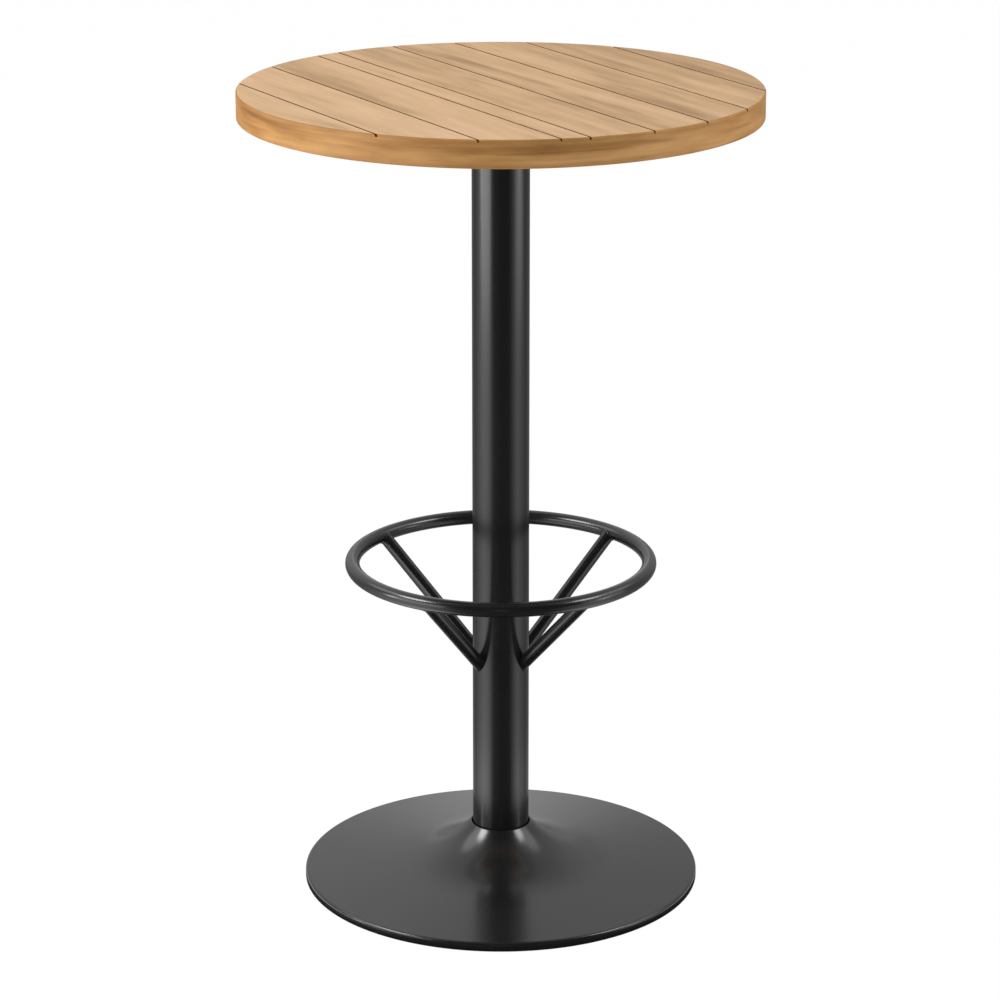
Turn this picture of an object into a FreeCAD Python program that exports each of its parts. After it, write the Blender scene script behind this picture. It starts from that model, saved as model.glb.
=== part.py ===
import FreeCAD, Part
import math
import os
import Sketcher

# Round standing table: teak boards on a rim ring, a steel column with a foot ring, and a weighted
# trumpet base on four levelling glides. Millimetres, +Z up. The origin is on the floor under the
# column's axis, and -Y is the front.

Vector = FreeCAD.Vector
Rotation = FreeCAD.Rotation
Placement = FreeCAD.Placement
UP = Vector(0, 0, 1)

doc = FreeCAD.newDocument("standing_table")
sheet = doc.addObject("Spreadsheet::Sheet", "sizes")

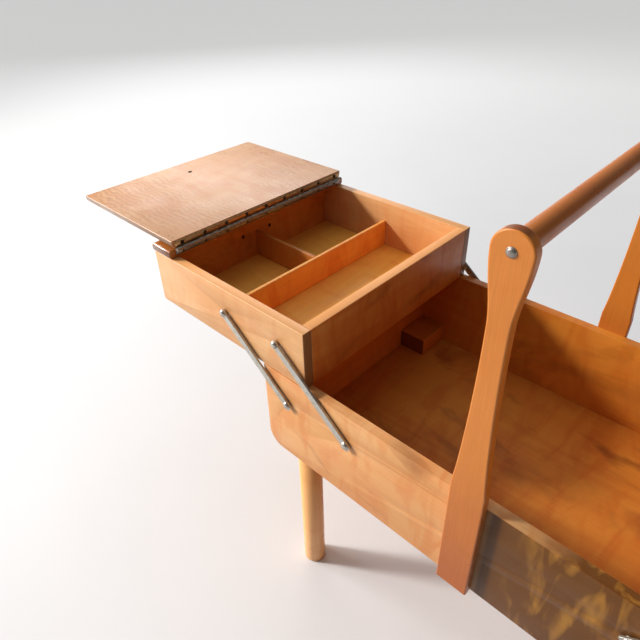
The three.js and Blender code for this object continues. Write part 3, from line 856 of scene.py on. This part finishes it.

■ Work to complete
Give back only a number, the number of lines where the string "scene" occurs.

■ Response below
2